[DO THIS]: Output the lines that follow exactly as they are.

★ ★ ★ ★ ★

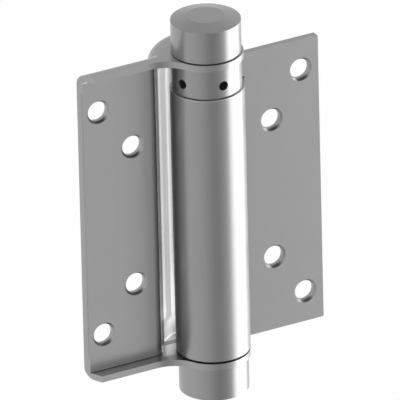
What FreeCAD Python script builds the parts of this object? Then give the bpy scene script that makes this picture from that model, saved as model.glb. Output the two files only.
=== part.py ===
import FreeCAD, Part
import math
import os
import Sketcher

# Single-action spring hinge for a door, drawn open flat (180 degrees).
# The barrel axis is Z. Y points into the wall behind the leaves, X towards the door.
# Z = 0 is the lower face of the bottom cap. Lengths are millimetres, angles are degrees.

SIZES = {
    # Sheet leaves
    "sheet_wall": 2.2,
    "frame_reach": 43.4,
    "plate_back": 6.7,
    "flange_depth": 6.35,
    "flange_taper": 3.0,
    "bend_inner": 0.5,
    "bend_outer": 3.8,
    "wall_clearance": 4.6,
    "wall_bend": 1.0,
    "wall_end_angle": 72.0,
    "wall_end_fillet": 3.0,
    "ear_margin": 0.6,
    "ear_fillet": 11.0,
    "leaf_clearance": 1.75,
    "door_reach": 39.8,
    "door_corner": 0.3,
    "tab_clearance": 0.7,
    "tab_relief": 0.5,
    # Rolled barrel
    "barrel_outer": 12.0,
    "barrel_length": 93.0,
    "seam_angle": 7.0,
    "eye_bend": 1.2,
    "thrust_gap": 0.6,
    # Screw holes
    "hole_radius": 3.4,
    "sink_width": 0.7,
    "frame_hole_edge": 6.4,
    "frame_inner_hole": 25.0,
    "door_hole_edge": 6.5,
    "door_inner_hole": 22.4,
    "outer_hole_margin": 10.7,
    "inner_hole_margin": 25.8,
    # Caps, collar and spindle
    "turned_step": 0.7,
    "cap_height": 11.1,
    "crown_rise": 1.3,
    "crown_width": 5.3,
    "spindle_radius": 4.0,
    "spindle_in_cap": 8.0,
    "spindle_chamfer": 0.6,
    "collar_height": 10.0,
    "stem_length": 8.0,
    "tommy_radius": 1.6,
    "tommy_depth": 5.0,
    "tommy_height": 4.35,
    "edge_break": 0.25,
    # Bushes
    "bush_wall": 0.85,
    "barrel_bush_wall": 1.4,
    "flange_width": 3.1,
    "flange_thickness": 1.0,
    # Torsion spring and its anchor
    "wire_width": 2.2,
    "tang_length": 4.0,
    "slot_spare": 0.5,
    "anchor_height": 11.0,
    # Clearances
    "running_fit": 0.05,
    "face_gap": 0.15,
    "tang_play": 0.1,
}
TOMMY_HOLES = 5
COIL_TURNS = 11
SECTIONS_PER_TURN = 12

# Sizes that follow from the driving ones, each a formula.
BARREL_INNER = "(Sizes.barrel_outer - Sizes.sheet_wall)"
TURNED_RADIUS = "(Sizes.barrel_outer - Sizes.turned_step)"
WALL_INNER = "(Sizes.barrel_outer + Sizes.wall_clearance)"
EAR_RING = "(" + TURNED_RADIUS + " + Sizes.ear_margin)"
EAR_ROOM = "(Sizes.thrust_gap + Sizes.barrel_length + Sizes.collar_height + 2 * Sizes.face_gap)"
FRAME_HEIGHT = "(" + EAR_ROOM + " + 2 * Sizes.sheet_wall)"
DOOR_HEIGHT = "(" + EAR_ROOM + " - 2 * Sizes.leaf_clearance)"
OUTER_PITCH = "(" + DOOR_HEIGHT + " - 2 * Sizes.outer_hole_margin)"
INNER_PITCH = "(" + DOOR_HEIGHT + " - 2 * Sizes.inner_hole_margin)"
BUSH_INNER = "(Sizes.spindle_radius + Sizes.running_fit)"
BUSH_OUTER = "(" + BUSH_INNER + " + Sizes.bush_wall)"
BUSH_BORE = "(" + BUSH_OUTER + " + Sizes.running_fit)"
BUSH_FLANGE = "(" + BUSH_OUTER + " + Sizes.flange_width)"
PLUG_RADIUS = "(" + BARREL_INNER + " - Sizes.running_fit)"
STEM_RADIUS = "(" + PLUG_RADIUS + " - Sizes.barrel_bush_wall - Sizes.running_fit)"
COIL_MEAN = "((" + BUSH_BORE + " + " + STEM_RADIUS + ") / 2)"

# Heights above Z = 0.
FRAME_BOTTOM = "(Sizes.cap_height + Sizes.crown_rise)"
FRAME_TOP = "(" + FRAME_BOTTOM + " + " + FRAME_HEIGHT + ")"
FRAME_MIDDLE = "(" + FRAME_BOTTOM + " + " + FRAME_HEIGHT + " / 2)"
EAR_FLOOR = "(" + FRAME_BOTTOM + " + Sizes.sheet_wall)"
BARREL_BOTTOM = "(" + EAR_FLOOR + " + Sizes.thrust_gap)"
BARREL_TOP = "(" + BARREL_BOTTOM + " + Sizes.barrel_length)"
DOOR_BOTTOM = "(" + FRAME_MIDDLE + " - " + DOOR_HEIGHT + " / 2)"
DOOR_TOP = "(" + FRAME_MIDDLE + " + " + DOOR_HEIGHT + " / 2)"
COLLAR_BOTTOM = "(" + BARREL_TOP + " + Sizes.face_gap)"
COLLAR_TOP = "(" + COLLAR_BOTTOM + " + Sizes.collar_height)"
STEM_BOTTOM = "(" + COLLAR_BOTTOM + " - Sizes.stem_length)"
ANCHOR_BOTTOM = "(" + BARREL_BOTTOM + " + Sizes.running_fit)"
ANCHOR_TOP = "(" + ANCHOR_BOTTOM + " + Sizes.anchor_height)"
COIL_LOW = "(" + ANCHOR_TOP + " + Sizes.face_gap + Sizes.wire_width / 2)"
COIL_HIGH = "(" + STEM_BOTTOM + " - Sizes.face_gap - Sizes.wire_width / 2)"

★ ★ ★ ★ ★

[TASK RESPONSE]:
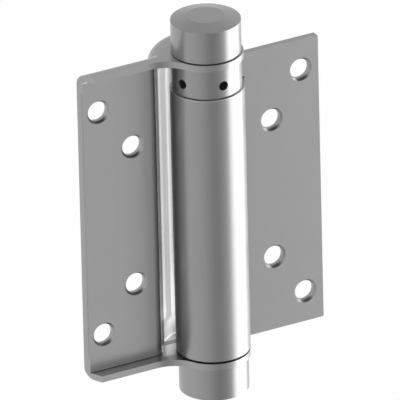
What FreeCAD Python script builds the parts of this object? Then give the bpy scene script that makes this picture from that model, saved as model.glb. Output the two files only.
=== part.py ===
import FreeCAD, Part
import math
import os
import Sketcher

# Single-action spring hinge for a door, drawn open flat (180 degrees).
# The barrel axis is Z. Y points into the wall behind the leaves, X towards the door.
# Z = 0 is the lower face of the bottom cap. Lengths are millimetres, angles are degrees.

SIZES = {
    # Sheet leaves
    "sheet_wall": 2.2,
    "frame_reach": 43.4,
    "plate_back": 6.7,
    "flange_depth": 6.35,
    "flange_taper": 3.0,
    "bend_inner": 0.5,
    "bend_outer": 3.8,
    "wall_clearance": 4.6,
    "wall_bend": 1.0,
    "wall_end_angle": 72.0,
    "wall_end_fillet": 3.0,
    "ear_margin": 0.6,
    "ear_fillet": 11.0,
    "leaf_clearance": 1.75,
    "door_reach": 39.8,
    "door_corner": 0.3,
    "tab_clearance": 0.7,
    "tab_relief": 0.5,
    # Rolled barrel
    "barrel_outer": 12.0,
    "barrel_length": 93.0,
    "seam_angle": 7.0,
    "eye_bend": 1.2,
    "thrust_gap": 0.6,
    # Screw holes
    "hole_radius": 3.4,
    "sink_width": 0.7,
    "frame_hole_edge": 6.4,
    "frame_inner_hole": 25.0,
    "door_hole_edge": 6.5,
    "door_inner_hole": 22.4,
    "outer_hole_margin": 10.7,
    "inner_hole_margin": 25.8,
    # Caps, collar and spindle
    "turned_step": 0.7,
    "cap_height": 11.1,
    "crown_rise": 1.3,
    "crown_width": 5.3,
    "spindle_radius": 4.0,
    "spindle_in_cap": 8.0,
    "spindle_chamfer": 0.6,
    "collar_height": 10.0,
    "stem_length": 8.0,
    "tommy_radius": 1.6,
    "tommy_depth": 5.0,
    "tommy_height": 4.35,
    "edge_break": 0.25,
    # Bushes
    "bush_wall": 0.85,
    "barrel_bush_wall": 1.4,
    "flange_width": 3.1,
    "flange_thickness": 1.0,
    # Torsion spring and its anchor
    "wire_width": 2.2,
    "tang_length": 4.0,
    "slot_spare": 0.5,
    "anchor_height": 11.0,
    # Clearances
    "running_fit": 0.05,
    "face_gap": 0.15,
    "tang_play": 0.1,
}
TOMMY_HOLES = 5
COIL_TURNS = 11
SECTIONS_PER_TURN = 12

# Sizes that follow from the driving ones, each a formula.
BARREL_INNER = "(Sizes.barrel_outer - Sizes.sheet_wall)"
TURNED_RADIUS = "(Sizes.barrel_outer - Sizes.turned_step)"
WALL_INNER = "(Sizes.barrel_outer + Sizes.wall_clearance)"
EAR_RING = "(" + TURNED_RADIUS + " + Sizes.ear_margin)"
EAR_ROOM = "(Sizes.thrust_gap + Sizes.barrel_length + Sizes.collar_height + 2 * Sizes.face_gap)"
FRAME_HEIGHT = "(" + EAR_ROOM + " + 2 * Sizes.sheet_wall)"
DOOR_HEIGHT = "(" + EAR_ROOM + " - 2 * Sizes.leaf_clearance)"
OUTER_PITCH = "(" + DOOR_HEIGHT + " - 2 * Sizes.outer_hole_margin)"
INNER_PITCH = "(" + DOOR_HEIGHT + " - 2 * Sizes.inner_hole_margin)"
BUSH_INNER = "(Sizes.spindle_radius + Sizes.running_fit)"
BUSH_OUTER = "(" + BUSH_INNER + " + Sizes.bush_wall)"
BUSH_BORE = "(" + BUSH_OUTER + " + Sizes.running_fit)"
BUSH_FLANGE = "(" + BUSH_OUTER + " + Sizes.flange_width)"
PLUG_RADIUS = "(" + BARREL_INNER + " - Sizes.running_fit)"
STEM_RADIUS = "(" + PLUG_RADIUS + " - Sizes.barrel_bush_wall - Sizes.running_fit)"
COIL_MEAN = "((" + BUSH_BORE + " + " + STEM_RADIUS + ") / 2)"

# Heights above Z = 0.
FRAME_BOTTOM = "(Sizes.cap_height + Sizes.crown_rise)"
FRAME_TOP = "(" + FRAME_BOTTOM + " + " + FRAME_HEIGHT + ")"
FRAME_MIDDLE = "(" + FRAME_BOTTOM + " + " + FRAME_HEIGHT + " / 2)"
EAR_FLOOR = "(" + FRAME_BOTTOM + " + Sizes.sheet_wall)"
BARREL_BOTTOM = "(" + EAR_FLOOR + " + Sizes.thrust_gap)"
BARREL_TOP = "(" + BARREL_BOTTOM + " + Sizes.barrel_length)"
DOOR_BOTTOM = "(" + FRAME_MIDDLE + " - " + DOOR_HEIGHT + " / 2)"
DOOR_TOP = "(" + FRAME_MIDDLE + " + " + DOOR_HEIGHT + " / 2)"
COLLAR_BOTTOM = "(" + BARREL_TOP + " + Sizes.face_gap)"
COLLAR_TOP = "(" + COLLAR_BOTTOM + " + Sizes.collar_height)"
STEM_BOTTOM = "(" + COLLAR_BOTTOM + " - Sizes.stem_length)"
ANCHOR_BOTTOM = "(" + BARREL_BOTTOM + " + Sizes.running_fit)"
ANCHOR_TOP = "(" + ANCHOR_BOTTOM + " + Sizes.anchor_height)"
COIL_LOW = "(" + ANCHOR_TOP + " + Sizes.face_gap + Sizes.wire_width / 2)"
COIL_HIGH = "(" + STEM_BOTTOM + " - Sizes.face_gap - Sizes.wire_width / 2)"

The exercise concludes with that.